To start solving my questions, I’m going to first plug in “board” to the Cirrus. After doing this, one can see that “board” appears 69 times. By looking at the corpus reader, one can see where in the text “board” is most frequent. Taking a peek to the right of the screen at the words trend panel, one can tell that the usage of “board” tends to spike in segments 4,5 and 7. These spikes are on January 6th, January 25th and February 9th (a Sunday to be exact). One must also remark on the sharp drop that the usage of “board” experiences in segment 6 (February 6th), which is between January 25th and February 9th.

To completely answer my question, I must not plug “Cossack” into Voyant and look for the correlation. Cossack appears 46 times throughout the diary, and tends to have the same frequency of appearance as “board.” To me, this is not a surprise because both words have to do with ships and more likely than not, when Linn is talking about ships, he is probably talking about the Cossack. The Cossack experiences its spikes on January 6th (segment 4) and February 9th (segment 7). The only difference between the two words is that the largest decline in usage happens on January 9th (segment 3).

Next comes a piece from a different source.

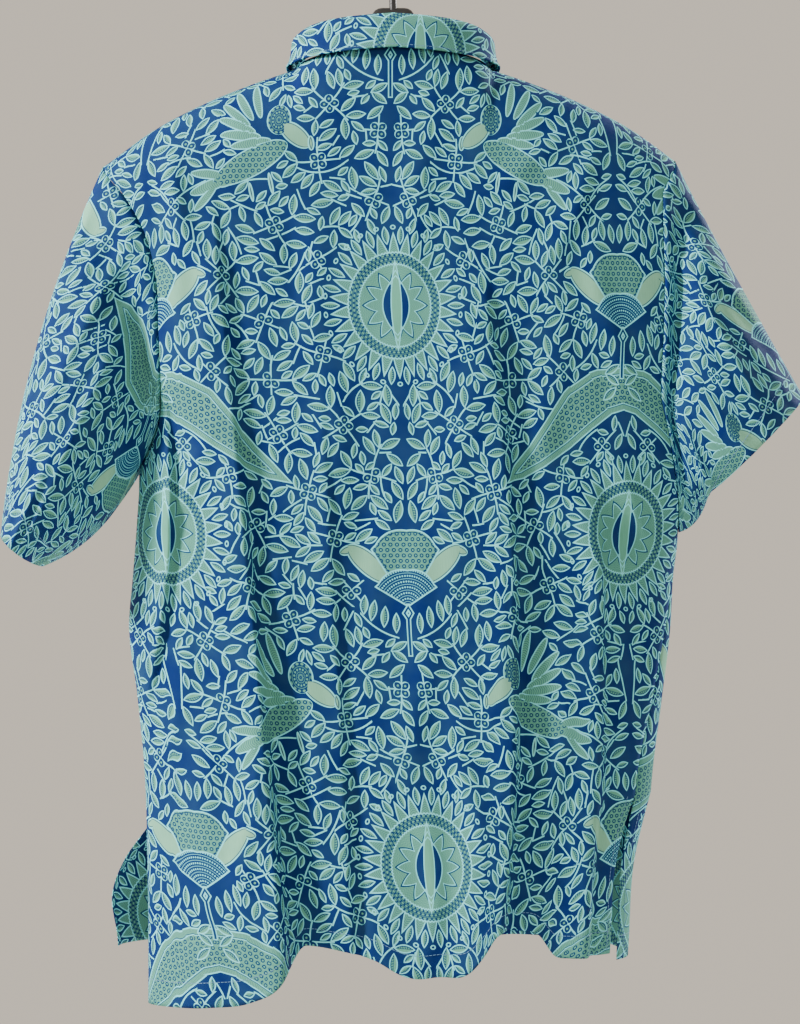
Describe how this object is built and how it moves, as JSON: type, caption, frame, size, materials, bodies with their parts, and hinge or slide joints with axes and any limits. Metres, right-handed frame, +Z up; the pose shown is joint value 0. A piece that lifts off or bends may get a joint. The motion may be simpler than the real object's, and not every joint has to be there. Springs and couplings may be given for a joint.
{
  "type": "batik shirt on a clothes hanger",
  "caption": "Short-sleeved buttoned shirt with a turned-down collar and side slits, in figured blue cotton, hanging open and hollow on a plain plastic hanger.",
  "frame": {"origin": "top of the inside of the hanger's hook, where a rail carries it", "axes": "+Z up, +X towards the wearer's left, +Y out of the back of the shirt"},
  "size_m": [0.663, 0.1261, 0.8942],
  "materials": {
    "cloth": "plain-woven cotton, wax-resist figured in sage green on royal blue",
    "buttons": "polished four-hole shirt button",
    "hanger": "black moulded plastic"
  },
  "bodies": {
    "root": {"back": "cloth", "front_left": "cloth", "front_right": "cloth", "sleeve_left": "cloth", "sleeve_right": "cloth", "collar_stand": "cloth", "collar_fall": "cloth", "placket": "cloth", "button_0": "buttons", "button_1": "buttons", "button_2": "buttons", "button_3": "buttons", "button_4": "buttons", "button_5": "buttons", "button_6": "buttons", "hanger": "hanger"}
  },
  "joints": []
}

After looking at both words in Voyant, I can now see that there is a strong correlation between “board” and “Cossack”. On top of this, the usage of these words spikes when Linn is onboard a ship (most of the time it is the Cossack). There are many reasons behind this. In my opinion, Linn tends to use words regarding ships when he is in fact on the ship. However, there are many possible reasons as to why Linn does this (mood, weather, time of day). The only real way of knowing would be speaking to Linn himself.

Hypothesis and Distant Reading

I could not think of anything to support or contradict the hypothesis given. So instead I used Voyant tools to choose a word that would pose a question or two for me to think about. I started with “Cossack” because I thought it would be interesting to see which words linked to it, and then I though “sick” would work really well connecting to it.

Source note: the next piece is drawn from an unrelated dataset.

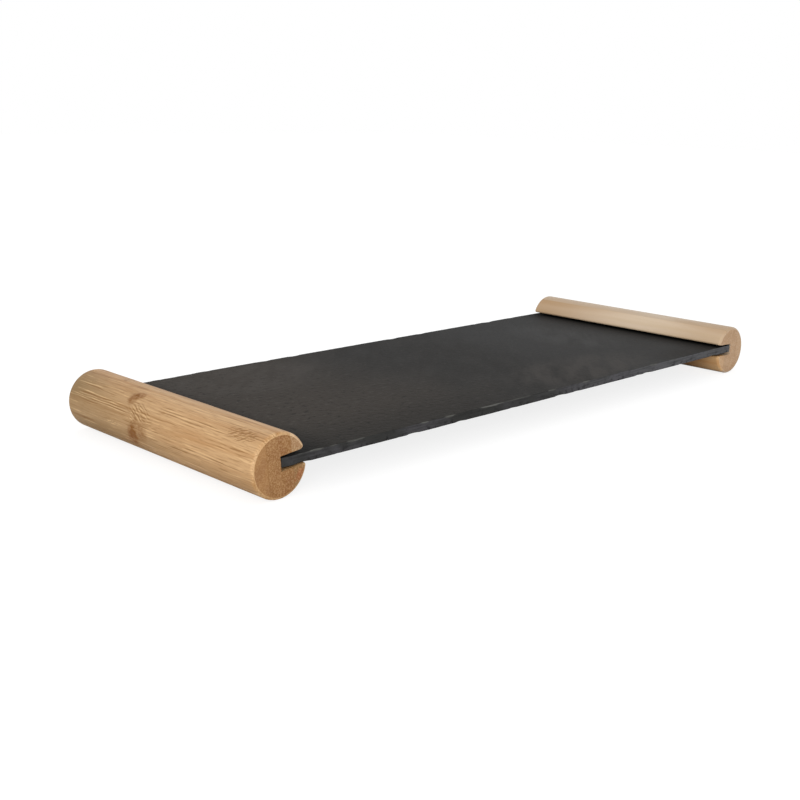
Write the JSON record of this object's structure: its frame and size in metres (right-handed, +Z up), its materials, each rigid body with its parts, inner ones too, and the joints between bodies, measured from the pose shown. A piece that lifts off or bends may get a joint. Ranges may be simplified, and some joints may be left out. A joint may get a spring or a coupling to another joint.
{
  "type": "slate serving board",
  "caption": "Rectangular slate slab for serving food, its short ends held loosely in grooves of round bamboo bars that serve as feet and handles.",
  "frame": {"origin": "On the table, under the middle of the board: the centre of the bottom of its bounding box.", "axes": "+X along the slab to the right bar, +Y along the bars to the back, +Z up."},
  "size_m": [0.4, 0.15, 0.03],
  "materials": {
    "slate": "riven, matt",
    "bamboo": "sanded, satin",
    "bamboo_pale": "sanded, satin"
  },
  "bodies": {
    "slab": {"slate_slab": "slate"},
    "handle_left": {"handle_left_outer_strip": "bamboo", "handle_left_middle_strip": "bamboo", "handle_left_groove_strip": "bamboo", "handle_left_upper_lip": "bamboo_pale", "handle_left_lower_lip": "bamboo"},
    "handle_right": {"handle_right_outer_strip": "bamboo_pale", "handle_right_middle_strip": "bamboo_pale", "handle_right_groove_strip": "bamboo_pale", "handle_right_upper_lip": "bamboo_pale", "handle_right_lower_lip": "bamboo_pale"}
  },
  "joints": [
    {"name": "handle_left_pull_off", "type": "slide", "parent": "slab", "child": "handle_left", "axis": [-1, 0, 0], "range_m": [0, 0.02]},
    {"name": "handle_right_pull_off", "type": "slide", "parent": "slab", "child": "handle_right", "axis": [1, 0, 0], "range_m": [0, 0.02]}
  ]
}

So rather than finding data to support or contrast Professor Jakacki’s hypothesis, I made my own hypothesis by looking at the two words, “Cossack” and “sick”. My hypothesis is that I think that the words “Cossack” and “sick” will consistently appear together because James Merrill Linn wrote how people were always getting sick aboard the ship. This was either because they got seasick out on the rough ocean, or just since they were all stuck in a tight space together for long period of time, diseases spread faster.

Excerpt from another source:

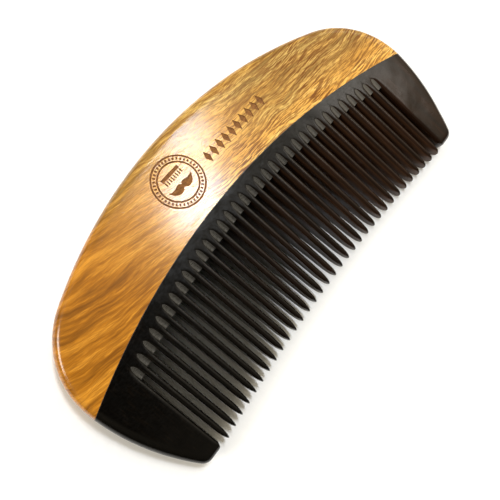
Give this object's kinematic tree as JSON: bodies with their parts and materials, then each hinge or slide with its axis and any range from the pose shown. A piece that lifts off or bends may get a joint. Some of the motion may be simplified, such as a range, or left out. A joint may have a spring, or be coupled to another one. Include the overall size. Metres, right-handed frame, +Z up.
{
  "type": "beard comb",
  "caption": "Handheld beard comb: arched wooden back glued by a tongue and groove to a tapered horn tooth plate with long fine teeth and wide end guards.",
  "frame": {"origin": "on the surface that the comb lies on, under the middle of its bounding box", "axes": "+X along the comb, +Y from the tooth tips to the crown of the wooden back, +Z up, out of the face with the engraved mark"},
  "size_m": [0.1054, 0.0498, 0.0072],
  "materials": {
    "back_wood": "gloss, oiled and polished sandalwood",
    "polished_horn": "polished black horn",
    "joint_adhesive": "dark cured adhesive"
  },
  "bodies": {
    "root": {"wood_back": "back_wood", "horn_tooth_plate": "polished_horn", "adhesive_film": "joint_adhesive"}
  },
  "joints": []
}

First, I started by seeing how many times the different words appear in the text. "Cossack", appears 46 times, while "sick" shows up only 38 times. Then I decided to look at the relative frequencies of the two words compared to one another. The first thing I noticed was how extreme the frequencies were, they never really remained flat for a long period of time. The result of comparing them was also not what I expected. In segments 1, 2, 3, and 4 the two words did not have even slightly similar word trends, they were complete opposites. However, in segments 5, 7, 8 and 9 they had either identical word trends or very similar ones, as shown below. And although this somewhat supports my hypothesis, it does not completely.

The most uses of the word "sick" were in the third segment of the text, where almost all of the men were getting sick from the rocking of the boat. In one diary entry, "sick" was used 4 times, and in the one right after it was used 5 times. "Cossack" is used, as I expected, most often when they are aboard the ship, but also when they are about to go on it or right after they got off the boat. The word frequencies overlap especially in segments 5 and 8 because that is when the men in the army and their prisoners were getting very sick aboard the ship.

Distant reading was very helpful in this situation with looking up those two words. Although I did not get a clear answer to whether my hypothesis was accurate or not, I think it was in the broad sense, and distant reading definitely helped to prove that.